Australian skateboard mag Refill has put together an interesting exhibition of laser engraved skateboards under the title Refill Seven. 80 artists were asked to design each their deck, which were then produced in a limited edition of 50 copies each. Price? $500.
Laser cutting is getting a lot of attention recently as one of the first digital fabrication technologies to become truly cheap and accessible. It can easily be used for “printing” images into unusual materials, or for constructing parts for complex forms. Usages include custom signage, jewelry design, models in paper or plastic etc.
In terms of laser cutting used as an image medium, Refill Seven is one of the most interesting examples to date. Skate and surf culture has always been fond of customization, so laser engraving skateboards makes perfect sense. Most of the pieces are in the baroque style popular with skaters, with only a few examples of abstract work. There doesn’t seem to be any computational pieces, so in that sense the uniquely digital nature of the technology has been passed over.

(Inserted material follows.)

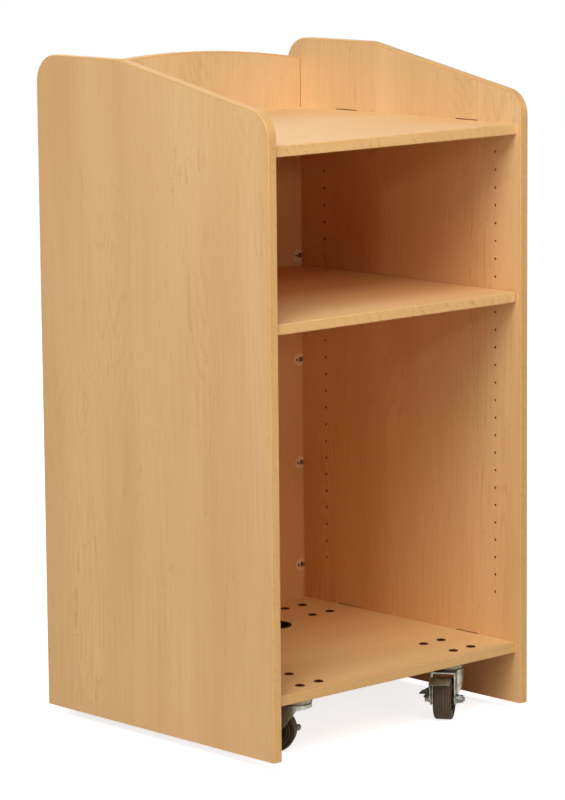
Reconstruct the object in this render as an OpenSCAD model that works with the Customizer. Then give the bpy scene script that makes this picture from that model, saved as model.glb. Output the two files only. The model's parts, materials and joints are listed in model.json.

Technically, the project is very advanced. A rotating clamp was used to ensure smooth engraving even in non-flat areas. For obvious reasons laser cutting is oriented towards lines, but here filled areas are smoothly drawn. According to Wired Magazine a resolution of 1200 DPI was achieved, which is far beyond most current laser cutting.
For another take on skateboard customization, check out Mekanism Skateboard’s new collaboration with Peter Zimmermann, an established German painter. Zimmermann painted 60 blank boards with epoxy resin, giving a three-dimensional textured surface that is spectacularly colorful.
The Zimmermann boards are intended for the art market rather than teenage skaters, and have so far proven very popular with art collectors. A previous Mekanism collab with John Maeda was blogged on Generator.x in 2005.